▶
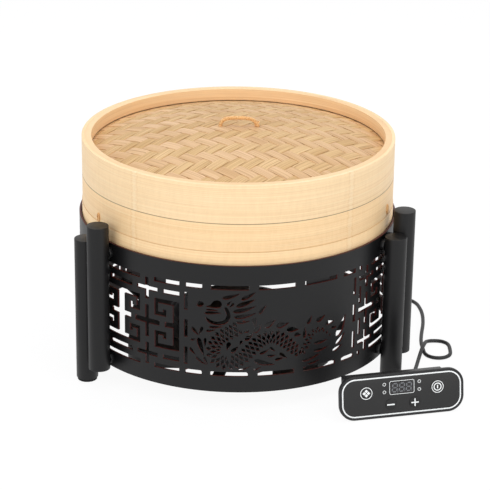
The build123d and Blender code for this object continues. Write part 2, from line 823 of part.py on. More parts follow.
with BuildPart() as panel_gland:
    with BuildSketch(face_plane(face_t + box_depth)):
        with Locations((panel_gland_x, panel_gland_y)):
            RegularPolygon(gland_flange_d / 2, 12)
    extrude(amount=-gland_flange_t)
    with BuildSketch(face_plane(face_t + box_depth)):
        with Locations((panel_gland_x, panel_gland_y)):
            RegularPolygon(gland_d / 2, 12)
    extrude(amount=-gland_len)
panel_gland.part.label = "panel_gland"
export_step(panel_gland.part, "parts/panel_gland.step")

# Control cord: from the unit's gland under the drum, round one loop, to the panel's gland
cord_z = cord_d / 2 + 0.05
cord_over = cord_z + cord_d + fit_gap
cord_start = Vector(cord_gland_x, unit_w / 2 + gland_len, gland_z)
cord_end = face_plane(face_t + box_depth + gland_len).from_local_coords((panel_gland_x, panel_gland_y, 0))
cord_points = (
    cord_start,
    cord_start + Vector(0, 17, 0),
    Vector(66, 118, cord_z + 2),
    Vector(92, 124, cord_z),
    Vector(132, 121, cord_z),
    Vector(172, 124, cord_z),
    Vector(198, 112, cord_z),
    Vector(204, 82, cord_z),
    Vector(203, 50, cord_z),
    Vector(198.5, 20, cord_z),
    Vector(196.5, -1, cord_z),
    Vector(197.3, -17.5, cord_z),
    Vector(198.3, -32.6, cord_z),
    Vector(206.2, -40.5, cord_z),
    Vector(217.4, -40.5, cord_z),
    Vector(225.3, -32.6, cord_z),
    Vector(226, -19, cord_z),
    Vector(225.5, -4.8, cord_z),
    Vector(219.3, 2.3, cord_z),
    Vector(210, 3.5, cord_z),
    Vector(202.1, -1.7, cord_z + 1.5),
    Vector(199, -14, cord_over),
    Vector(195.3, -27.5, cord_over),
    Vector(191, -43, cord_z),
    Vector(186.5, -66, cord_z),
    Vector(181, -90, cord_z + 1),
    cord_end - face_out * 20,
    cord_end,
)
cord_runs = [after - before for before, after in zip(cord_points, cord_points[1:])]
cord_radii = [
    0.45 * min(run.length, following.length) / math.tan(math.radians(run.get_angle(following)) / 2)
    for run, following in zip(cord_runs, cord_runs[1:])
]
print("cord radii", [round(radius) for radius in cord_radii])
print("cord turns", [round(run.get_angle(following)) for run, following in zip(cord_runs, cord_runs[1:])])
print("cord runs", [round(run.length) for run in cord_runs])
with BuildPart() as control_cord:
    with BuildLine() as cord_line:
        FilletPolyline(*cord_points, radius=cord_radii)
    cord_path = cord_line.wires()[0]
    with BuildSketch(Plane(origin=cord_start, z_dir=cord_line.line % 0)):
        RegularPolygon(cord_d / 2, cord_sides)
    sweep()
control_cord.part.label = "control_cord"
export_step(control_cord.part, "parts/control_cord.step")
section = cord_sides / 2 * (cord_d / 2) ** 2 * math.sin(2 * math.pi / cord_sides)
print("cord volume", round(control_cord.part.volume), "section x length", round(section * cord_path.length))
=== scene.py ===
import math

import bpy
from mathutils import Matrix, Vector


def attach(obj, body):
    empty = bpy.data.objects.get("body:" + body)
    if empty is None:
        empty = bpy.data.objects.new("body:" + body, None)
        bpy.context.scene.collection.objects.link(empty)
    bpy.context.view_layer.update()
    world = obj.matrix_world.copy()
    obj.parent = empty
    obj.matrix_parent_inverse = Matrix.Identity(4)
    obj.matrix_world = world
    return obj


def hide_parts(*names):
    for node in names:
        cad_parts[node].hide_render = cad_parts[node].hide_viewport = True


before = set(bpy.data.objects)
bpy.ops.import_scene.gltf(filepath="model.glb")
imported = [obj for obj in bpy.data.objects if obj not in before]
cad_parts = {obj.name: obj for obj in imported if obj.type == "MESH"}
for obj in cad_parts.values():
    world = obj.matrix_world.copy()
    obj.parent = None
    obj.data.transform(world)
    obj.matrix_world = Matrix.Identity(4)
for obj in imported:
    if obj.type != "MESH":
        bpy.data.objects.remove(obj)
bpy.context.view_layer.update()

# Camera: where the photograph was taken from, a long lens a good two metres in front of the
# steamer, looking down by about twenty-two degrees and tilted by less than one.
aim = Vector((0.00818, 0.0, 0.10994))
stand_back = 2.1442
look_down = 21.541
roll = 0.789
tilt = Matrix.Rotation(math.radians(90 - look_down), 4, "X")
camera_turn = tilt @ Matrix.Rotation(math.radians(roll), 4, "Z")
camera_data = bpy.data.cameras.new("camera")
camera_data.lens = 150.9
camera_data.sensor_width = 36.0
camera = bpy.data.objects.new("camera", camera_data)
camera_place = aim + camera_turn.to_3x3() @ Vector((0, 0, stand_back))
camera.matrix_world = Matrix.Translation(camera_place) @ camera_turn
bpy.context.collection.objects.link(camera)
bpy.context.scene.camera = camera
bpy.context.scene.view_settings.view_transform = "Standard"


def paint(red, green, blue):
    """A colour for a shader from its usual values of 0 to 255."""
    light = []
    for value in (red, green, blue):
        share = value / 255
        light.append(((share + 0.055) / 1.055) ** 2.4 if share > 0.04 else share / 12.92)
    return (*light, 1.0)


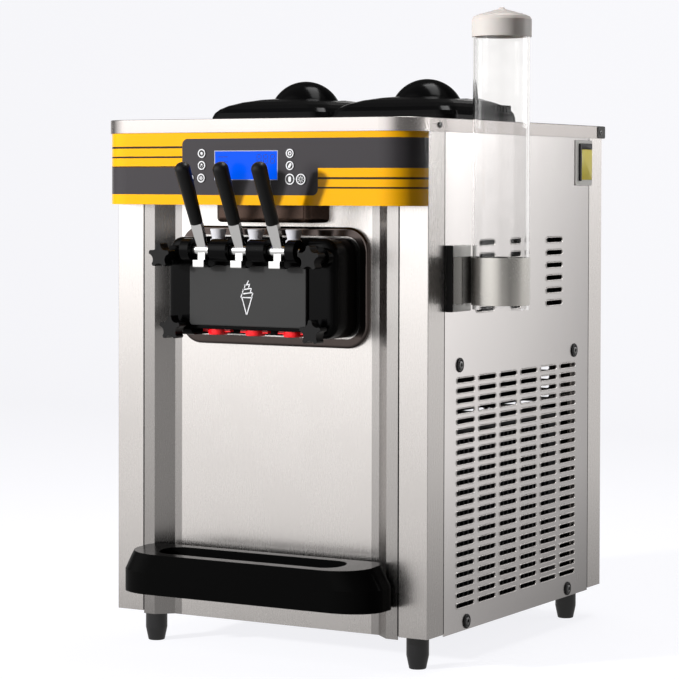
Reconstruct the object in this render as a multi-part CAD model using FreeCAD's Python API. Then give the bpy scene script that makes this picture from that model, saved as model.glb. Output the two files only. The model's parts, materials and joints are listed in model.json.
◀
*SHORT TASK*
Give again the lines from the one with "in zip(cord_runs, cord_runs[1:])])" to the one with "before = set(bpy.data.objects)", both lines included, exactly and with no other line.

*FULL RESPONSE*
print("cord turns", [round(run.get_angle(following)) for run, following in zip(cord_runs, cord_runs[1:])])
print("cord runs", [round(run.length) for run in cord_runs])
with BuildPart() as control_cord:
    with BuildLine() as cord_line:
        FilletPolyline(*cord_points, radius=cord_radii)
    cord_path = cord_line.wires()[0]
    with BuildSketch(Plane(origin=cord_start, z_dir=cord_line.line % 0)):
        RegularPolygon(cord_d / 2, cord_sides)
    sweep()
control_cord.part.label = "control_cord"
export_step(control_cord.part, "parts/control_cord.step")
section = cord_sides / 2 * (cord_d / 2) ** 2 * math.sin(2 * math.pi / cord_sides)
print("cord volume", round(control_cord.part.volume), "section x length", round(section * cord_path.length))
=== scene.py ===
import math

import bpy
from mathutils import Matrix, Vector


def attach(obj, body):
    empty = bpy.data.objects.get("body:" + body)
    if empty is None:
        empty = bpy.data.objects.new("body:" + body, None)
        bpy.context.scene.collection.objects.link(empty)
    bpy.context.view_layer.update()
    world = obj.matrix_world.copy()
    obj.parent = empty
    obj.matrix_parent_inverse = Matrix.Identity(4)
    obj.matrix_world = world
    return obj


def hide_parts(*names):
    for node in names:
        cad_parts[node].hide_render = cad_parts[node].hide_viewport = True


before = set(bpy.data.objects)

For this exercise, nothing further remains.